* [AIM OF THE TASK]:
Reproduce the full listing that appears beneath this instruction exactly.

* [GIVEN RECORDS]:
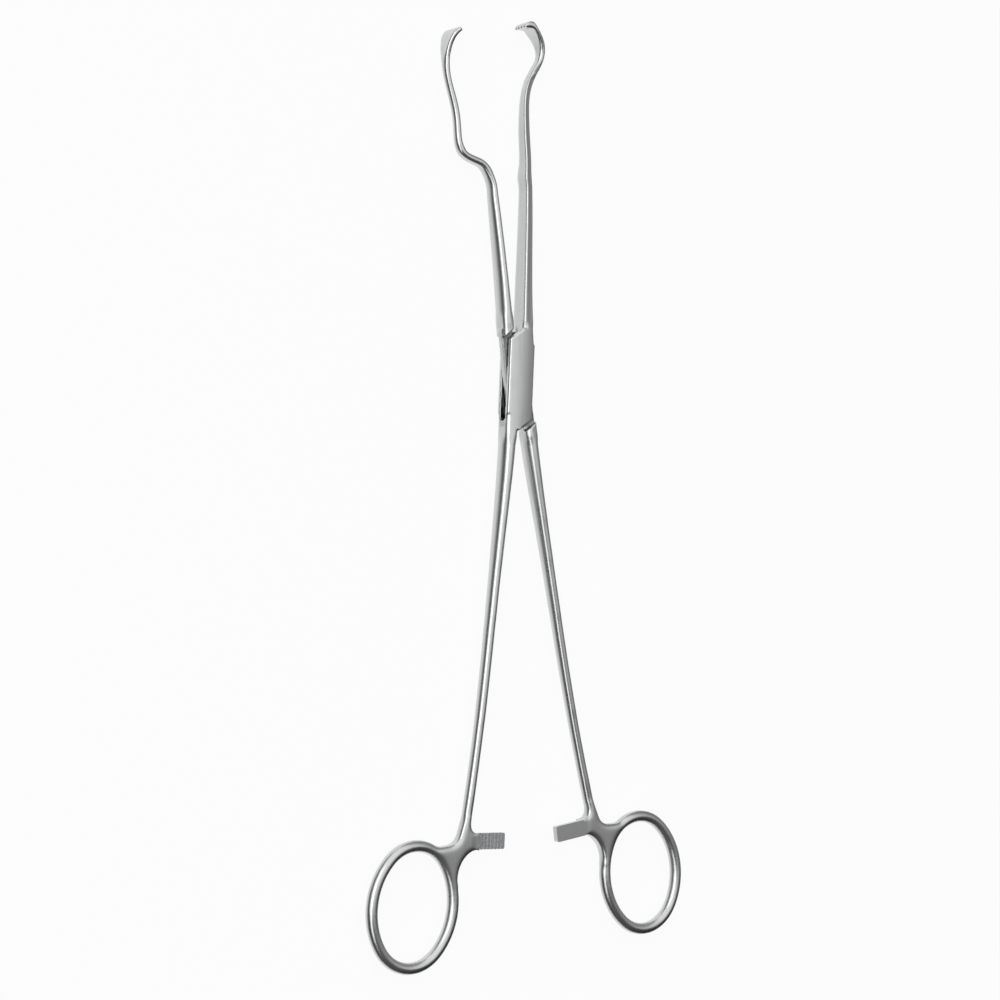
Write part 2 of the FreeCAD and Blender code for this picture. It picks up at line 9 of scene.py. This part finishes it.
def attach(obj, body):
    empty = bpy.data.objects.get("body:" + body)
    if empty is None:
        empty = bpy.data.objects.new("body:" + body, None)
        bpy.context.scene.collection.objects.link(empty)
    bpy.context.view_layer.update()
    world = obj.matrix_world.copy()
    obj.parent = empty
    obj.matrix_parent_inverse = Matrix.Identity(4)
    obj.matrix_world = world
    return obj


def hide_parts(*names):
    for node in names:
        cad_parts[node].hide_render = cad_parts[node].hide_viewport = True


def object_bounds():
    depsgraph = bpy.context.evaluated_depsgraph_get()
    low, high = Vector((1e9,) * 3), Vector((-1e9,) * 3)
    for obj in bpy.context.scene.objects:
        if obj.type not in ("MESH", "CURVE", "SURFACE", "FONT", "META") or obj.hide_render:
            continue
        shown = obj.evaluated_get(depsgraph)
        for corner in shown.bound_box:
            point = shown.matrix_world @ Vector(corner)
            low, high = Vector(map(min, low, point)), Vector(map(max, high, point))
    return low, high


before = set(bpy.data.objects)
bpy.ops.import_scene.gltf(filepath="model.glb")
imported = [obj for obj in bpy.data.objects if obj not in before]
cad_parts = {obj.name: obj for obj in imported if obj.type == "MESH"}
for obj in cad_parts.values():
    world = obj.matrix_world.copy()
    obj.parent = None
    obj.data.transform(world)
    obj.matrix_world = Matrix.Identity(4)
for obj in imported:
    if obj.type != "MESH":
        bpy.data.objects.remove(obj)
cad_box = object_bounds()

# The camera looks at the clamp's front from the left of it. The clamp lies with its jaws along +Y, and the
# photograph shows it upright, so the camera's up is the clamp's Y, turned by the tilt of the clamp there.
MM = 0.001
DISTANCE, AZIMUTH, LIFT, ROLL = 601.5 * MM, radians(37.11), radians(-1.22), radians(-0.10)
CLAMP_TILT = radians(-1.92)
BOX_MIDDLE = 2.65
HINGE_MIDDLE = Vector((0, 0, BOX_MIDDLE * MM))
FOCAL_PIXELS, FRAME_PIXELS, SENSOR = 2350, 1000, 36
HINGE_PIXEL = (516.3, 379.6)

towards = Vector((-sin(AZIMUTH) * cos(LIFT), sin(LIFT), cos(AZIMUTH) * cos(LIFT)))
right = (-towards).cross(Vector((0, 1, 0))).normalized()
up = towards.cross(right).normalized()
right, up = cos(ROLL) * right + sin(ROLL) * up, cos(ROLL) * up - sin(ROLL) * right
off_x = (HINGE_PIXEL[0] - FRAME_PIXELS / 2) / FOCAL_PIXELS
off_y = (FRAME_PIXELS / 2 - HINGE_PIXEL[1]) / FOCAL_PIXELS
eye = DISTANCE * (towards - off_x * right - off_y * up)
view = Matrix((right, up, towards)).transposed().to_4x4()
camera = bpy.data.objects.new("camera", bpy.data.cameras.new("camera"))
camera.data.lens = FOCAL_PIXELS / FRAME_PIXELS * SENSOR
camera.data.sensor_width = SENSOR
camera.data.clip_start = 0.01
tilt = Matrix.Rotation(CLAMP_TILT, 4, "Z")
camera.matrix_world = Matrix.Translation(HINGE_MIDDLE) @ tilt @ Matrix.Translation(eye) @ view
bpy.context.collection.objects.link(camera)
bpy.context.scene.camera = camera
bpy.context.scene.view_settings.view_transform = "Standard"

# The table: a plain white sheet just under the clamp, which keeps its soft shadow. The steel doesn't mirror
# the sheet: what lies below the clamp in its reflections is the lower half of the room.
TABLE_HALF = 3.0
TABLE_DROP = 0.02 * MM
TABLE_WHITE = 0.9
TABLE_GLOW = 0.93


def grey(shade):
    """Colour whose red, green and blue are all the shade."""
    return (shade, shade, shade, 1)


def add(tree, kind, values=None, **settings):
    """New shader node of a kind in a tree, with its settings, and its inputs at the values given by name."""
    node = tree.nodes.new(f"ShaderNode{kind}")
    for name, value in settings.items():
        setattr(node, name, value)
    for name, value in (values or {}).items():
        node.inputs[name].default_value = value
    return node


def wire(tree, *pairs):
    """Link the output to the input of each pair."""
    for source, target in pairs:
        tree.links.new(source, target)


table_z = cad_box[0][2] - TABLE_DROP
u, v = np.meshgrid([-TABLE_HALF, TABLE_HALF], [-TABLE_HALF, TABLE_HALF])
corners = np.column_stack([u.ravel(), v.ravel(), np.full(u.size, table_z)])
table_mesh = bpy.data.meshes.new("table")
table_mesh.from_pydata(corners.tolist(), [], [(0, 1, 3, 2)])
table = bpy.data.objects.new("table", table_mesh)
bpy.context.collection.objects.link(table)

paper = bpy.data.materials.new("white_table")
paper.use_nodes = True
tree = paper.node_tree
tree.nodes.clear()
matt = add(tree, "BsdfDiffuse", {"Color": grey(TABLE_WHITE)})
glow = add(tree, "Emission", {"Color": grey(1)})
ray = add(tree, "LightPath")
seen = add(tree, "Math", {1: TABLE_GLOW}, operation="MULTIPLY")
sheet = add(tree, "MixShader")
clear = add(tree, "BsdfTransparent")
unless_mirrored = add(tree, "MixShader")
out = add(tree, "OutputMaterial")
wire(
    tree,
    (ray.outputs["Is Camera Ray"], seen.inputs[0]),
    (seen.outputs[0], sheet.inputs["Fac"]),
    (matt.outputs[0], sheet.inputs[1]),
    (glow.outputs[0], sheet.inputs[2]),
    (ray.outputs["Is Glossy Ray"], unless_mirrored.inputs["Fac"]),
    (sheet.outputs[0], unless_mirrored.inputs[1]),
    (clear.outputs[0], unless_mirrored.inputs[2]),
    (unless_mirrored.outputs[0], out.inputs["Surface"]),
)
table_mesh.materials.append(paper)

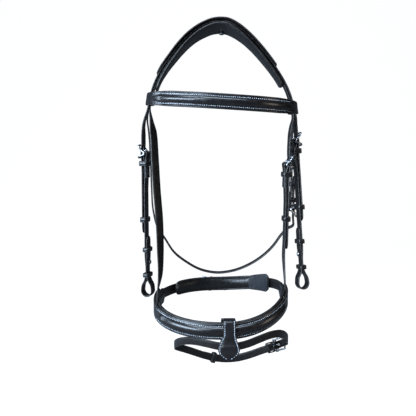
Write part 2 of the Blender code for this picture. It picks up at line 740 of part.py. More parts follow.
def build_flash_loop():
    """A tab folded over the noseband's upper edge, hanging to a point."""
    points = [(LOOP_X, y, LOOP_EDGE_Z + z) for y, z, width in FLASH_LOOP]
    strap("flash_loop", points, (1, 0, 0), [width for y, z, width in FLASH_LOOP],
          thickness=FLASH_T)


# ------------------------------------------------------------------- chin strap
CHIN = Axes((-14.0, 97.4, -428.9), (1, 0.0, 0.012), (0, 0, -1))

# Stations on the ring: (theta, outward, drop).
CHIN_NEAR = [   # from the buckle strap's long end to the noseband
    (162, 5.6, 2.7), (152, 2.9, 2.4), (141, -0.2, 1.8), (130, -2.6, 1.0), (118, -4.4, 0.4),
    (107, NOSE_SEAT, 0.1), (98, NOSE_SEAT, 0), (91.5, NOSE_SEAT, 0)]
CHIN_OFF = [    # from the noseband towards the buckle
    (-98, NOSE_SEAT, 0), (-106, NOSE_SEAT, 0.1), (-116, NOSE_SEAT, 0.4),
    (-127, -4.2, 1.1), (-138, -1.6, 1.9), (-148, 2.0, 2.5)]
CHIN_TAIL = [   # the billet's end, past the buckle
    (163, 9.8, 2.7), (155, 8.0, 2.5), (149, 6.6, 2.3),
    (146.5, 5.9, 2.1), (144.5, 5.4, 2.0), (143.2, 5.1, 1.9)]

CHIN_PAD_CELLS = 14
CHIN_PAD_FROM, CHIN_PAD_SWEEP = -135, -103    # ring degrees, off side to near side
CHIN_PAD_H = 23.0
CHIN_PAD_FLARE = 10.0    # extra height at the near end
CHIN_PAD_FLARE_AT = 0.72   # fraction of the length where the flare starts


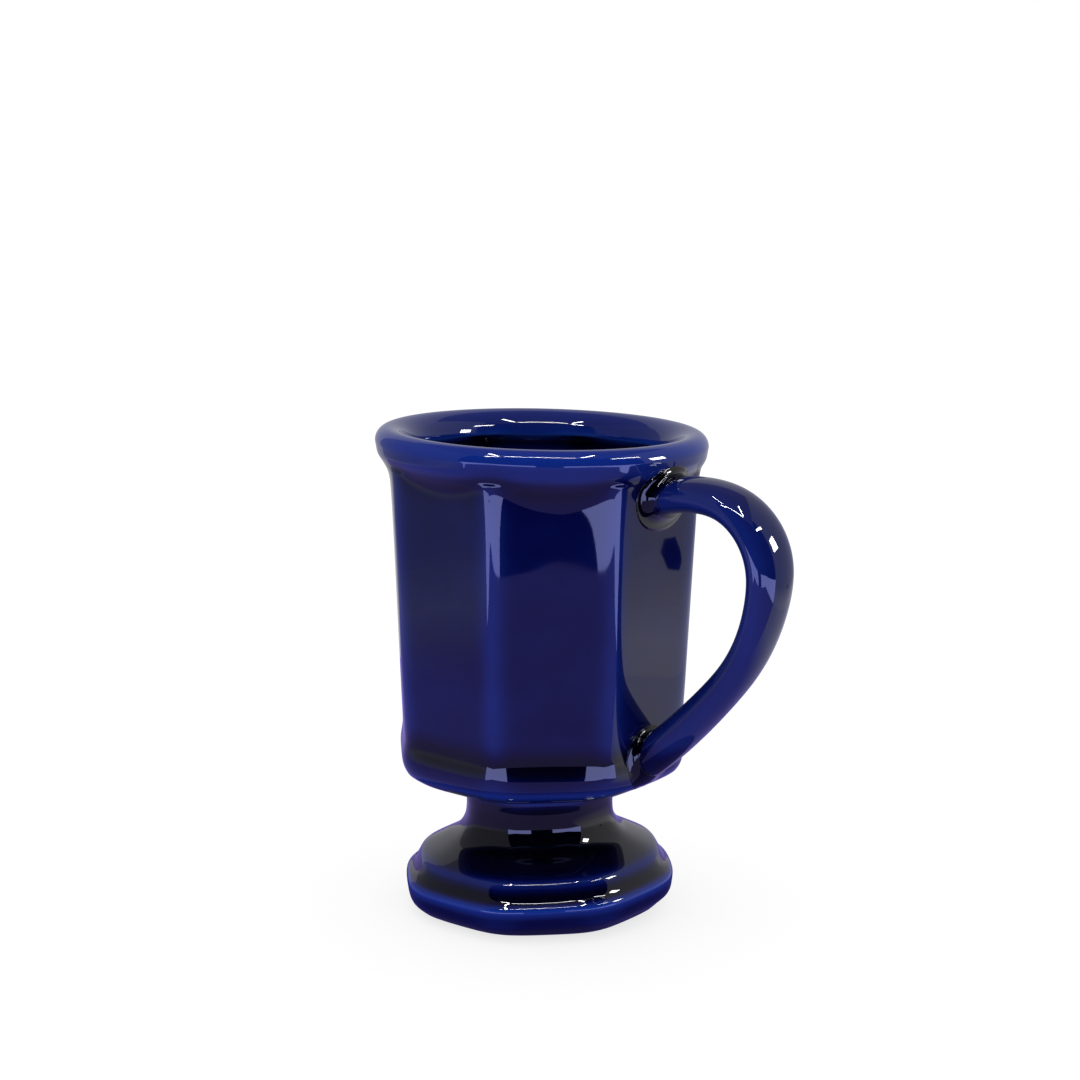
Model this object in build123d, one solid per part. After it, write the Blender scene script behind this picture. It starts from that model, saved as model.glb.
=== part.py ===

* [ANSWER TO THE TASK]:
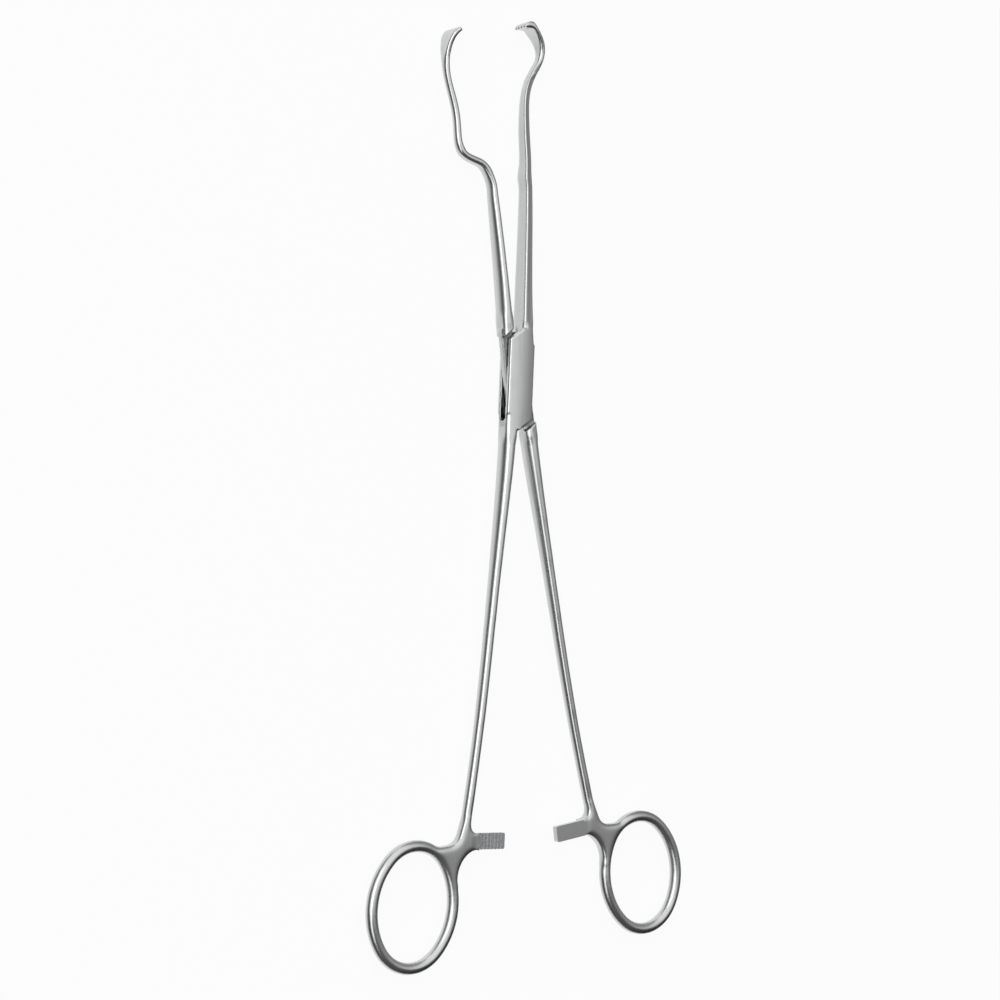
Write part 2 of the FreeCAD and Blender code for this picture. It picks up at line 9 of scene.py. This part finishes it.
def attach(obj, body):
    empty = bpy.data.objects.get("body:" + body)
    if empty is None:
        empty = bpy.data.objects.new("body:" + body, None)
        bpy.context.scene.collection.objects.link(empty)
    bpy.context.view_layer.update()
    world = obj.matrix_world.copy()
    obj.parent = empty
    obj.matrix_parent_inverse = Matrix.Identity(4)
    obj.matrix_world = world
    return obj


def hide_parts(*names):
    for node in names:
        cad_parts[node].hide_render = cad_parts[node].hide_viewport = True


def object_bounds():
    depsgraph = bpy.context.evaluated_depsgraph_get()
    low, high = Vector((1e9,) * 3), Vector((-1e9,) * 3)
    for obj in bpy.context.scene.objects:
        if obj.type not in ("MESH", "CURVE", "SURFACE", "FONT", "META") or obj.hide_render:
            continue
        shown = obj.evaluated_get(depsgraph)
        for corner in shown.bound_box:
            point = shown.matrix_world @ Vector(corner)
            low, high = Vector(map(min, low, point)), Vector(map(max, high, point))
    return low, high


before = set(bpy.data.objects)
bpy.ops.import_scene.gltf(filepath="model.glb")
imported = [obj for obj in bpy.data.objects if obj not in before]
cad_parts = {obj.name: obj for obj in imported if obj.type == "MESH"}
for obj in cad_parts.values():
    world = obj.matrix_world.copy()
    obj.parent = None
    obj.data.transform(world)
    obj.matrix_world = Matrix.Identity(4)
for obj in imported:
    if obj.type != "MESH":
        bpy.data.objects.remove(obj)
cad_box = object_bounds()

# The camera looks at the clamp's front from the left of it. The clamp lies with its jaws along +Y, and the
# photograph shows it upright, so the camera's up is the clamp's Y, turned by the tilt of the clamp there.
MM = 0.001
DISTANCE, AZIMUTH, LIFT, ROLL = 601.5 * MM, radians(37.11), radians(-1.22), radians(-0.10)
CLAMP_TILT = radians(-1.92)
BOX_MIDDLE = 2.65
HINGE_MIDDLE = Vector((0, 0, BOX_MIDDLE * MM))
FOCAL_PIXELS, FRAME_PIXELS, SENSOR = 2350, 1000, 36
HINGE_PIXEL = (516.3, 379.6)

towards = Vector((-sin(AZIMUTH) * cos(LIFT), sin(LIFT), cos(AZIMUTH) * cos(LIFT)))
right = (-towards).cross(Vector((0, 1, 0))).normalized()
up = towards.cross(right).normalized()
right, up = cos(ROLL) * right + sin(ROLL) * up, cos(ROLL) * up - sin(ROLL) * right
off_x = (HINGE_PIXEL[0] - FRAME_PIXELS / 2) / FOCAL_PIXELS
off_y = (FRAME_PIXELS / 2 - HINGE_PIXEL[1]) / FOCAL_PIXELS
eye = DISTANCE * (towards - off_x * right - off_y * up)
view = Matrix((right, up, towards)).transposed().to_4x4()
camera = bpy.data.objects.new("camera", bpy.data.cameras.new("camera"))
camera.data.lens = FOCAL_PIXELS / FRAME_PIXELS * SENSOR
camera.data.sensor_width = SENSOR
camera.data.clip_start = 0.01
tilt = Matrix.Rotation(CLAMP_TILT, 4, "Z")
camera.matrix_world = Matrix.Translation(HINGE_MIDDLE) @ tilt @ Matrix.Translation(eye) @ view
bpy.context.collection.objects.link(camera)
bpy.context.scene.camera = camera
bpy.context.scene.view_settings.view_transform = "Standard"

# The table: a plain white sheet just under the clamp, which keeps its soft shadow. The steel doesn't mirror
# the sheet: what lies below the clamp in its reflections is the lower half of the room.
TABLE_HALF = 3.0
TABLE_DROP = 0.02 * MM
TABLE_WHITE = 0.9
TABLE_GLOW = 0.93


def grey(shade):
    """Colour whose red, green and blue are all the shade."""
    return (shade, shade, shade, 1)


def add(tree, kind, values=None, **settings):
    """New shader node of a kind in a tree, with its settings, and its inputs at the values given by name."""
    node = tree.nodes.new(f"ShaderNode{kind}")
    for name, value in settings.items():
        setattr(node, name, value)
    for name, value in (values or {}).items():
        node.inputs[name].default_value = value
    return node


def wire(tree, *pairs):
    """Link the output to the input of each pair."""
    for source, target in pairs:
        tree.links.new(source, target)


table_z = cad_box[0][2] - TABLE_DROP
u, v = np.meshgrid([-TABLE_HALF, TABLE_HALF], [-TABLE_HALF, TABLE_HALF])
corners = np.column_stack([u.ravel(), v.ravel(), np.full(u.size, table_z)])
table_mesh = bpy.data.meshes.new("table")
table_mesh.from_pydata(corners.tolist(), [], [(0, 1, 3, 2)])
table = bpy.data.objects.new("table", table_mesh)
bpy.context.collection.objects.link(table)

paper = bpy.data.materials.new("white_table")
paper.use_nodes = True
tree = paper.node_tree
tree.nodes.clear()
matt = add(tree, "BsdfDiffuse", {"Color": grey(TABLE_WHITE)})
glow = add(tree, "Emission", {"Color": grey(1)})
ray = add(tree, "LightPath")
seen = add(tree, "Math", {1: TABLE_GLOW}, operation="MULTIPLY")
sheet = add(tree, "MixShader")
clear = add(tree, "BsdfTransparent")
unless_mirrored = add(tree, "MixShader")
out = add(tree, "OutputMaterial")
wire(
    tree,
    (ray.outputs["Is Camera Ray"], seen.inputs[0]),
    (seen.outputs[0], sheet.inputs["Fac"]),
    (matt.outputs[0], sheet.inputs[1]),
    (glow.outputs[0], sheet.inputs[2]),
    (ray.outputs["Is Glossy Ray"], unless_mirrored.inputs["Fac"]),
    (sheet.outputs[0], unless_mirrored.inputs[1]),
    (clear.outputs[0], unless_mirrored.inputs[2]),
    (unless_mirrored.outputs[0], out.inputs["Surface"]),
)
table_mesh.materials.append(paper)

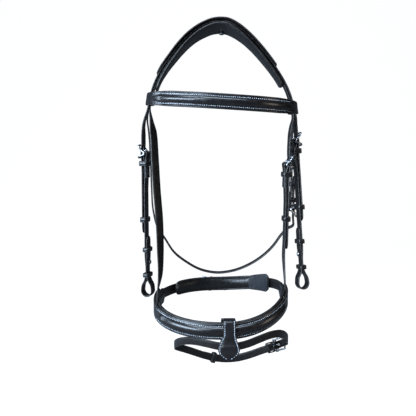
Write part 2 of the Blender code for this picture. It picks up at line 740 of part.py. More parts follow.
def build_flash_loop():
    """A tab folded over the noseband's upper edge, hanging to a point."""
    points = [(LOOP_X, y, LOOP_EDGE_Z + z) for y, z, width in FLASH_LOOP]
    strap("flash_loop", points, (1, 0, 0), [width for y, z, width in FLASH_LOOP],
          thickness=FLASH_T)


# ------------------------------------------------------------------- chin strap
CHIN = Axes((-14.0, 97.4, -428.9), (1, 0.0, 0.012), (0, 0, -1))

# Stations on the ring: (theta, outward, drop).
CHIN_NEAR = [   # from the buckle strap's long end to the noseband
    (162, 5.6, 2.7), (152, 2.9, 2.4), (141, -0.2, 1.8), (130, -2.6, 1.0), (118, -4.4, 0.4),
    (107, NOSE_SEAT, 0.1), (98, NOSE_SEAT, 0), (91.5, NOSE_SEAT, 0)]
CHIN_OFF = [    # from the noseband towards the buckle
    (-98, NOSE_SEAT, 0), (-106, NOSE_SEAT, 0.1), (-116, NOSE_SEAT, 0.4),
    (-127, -4.2, 1.1), (-138, -1.6, 1.9), (-148, 2.0, 2.5)]
CHIN_TAIL = [   # the billet's end, past the buckle
    (163, 9.8, 2.7), (155, 8.0, 2.5), (149, 6.6, 2.3),
    (146.5, 5.9, 2.1), (144.5, 5.4, 2.0), (143.2, 5.1, 1.9)]

CHIN_PAD_CELLS = 14
CHIN_PAD_FROM, CHIN_PAD_SWEEP = -135, -103    # ring degrees, off side to near side
CHIN_PAD_H = 23.0
CHIN_PAD_FLARE = 10.0    # extra height at the near end
CHIN_PAD_FLARE_AT = 0.72   # fraction of the length where the flare starts


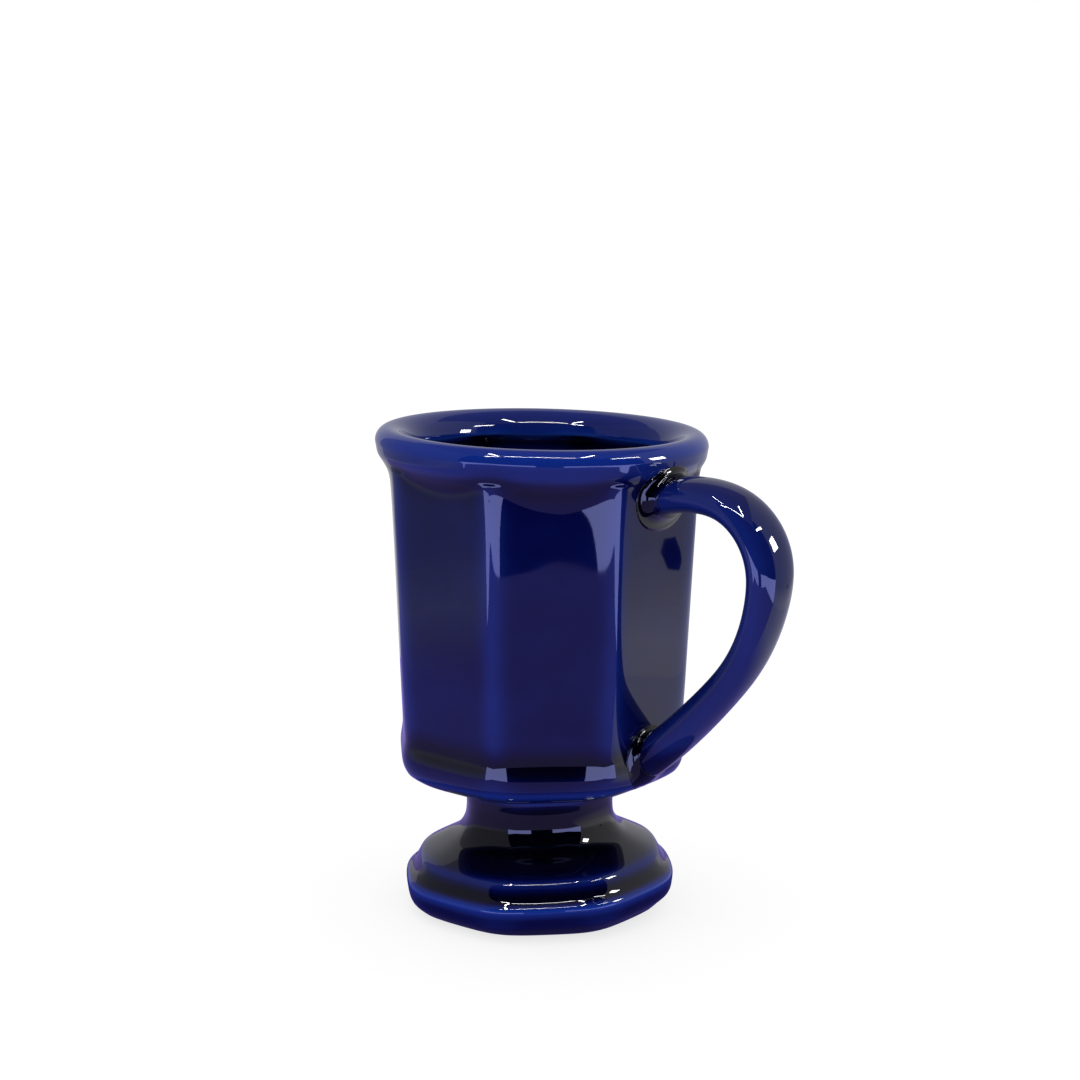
Model this object in build123d, one solid per part. After it, write the Blender scene script behind this picture. It starts from that model, saved as model.glb.
=== part.py ===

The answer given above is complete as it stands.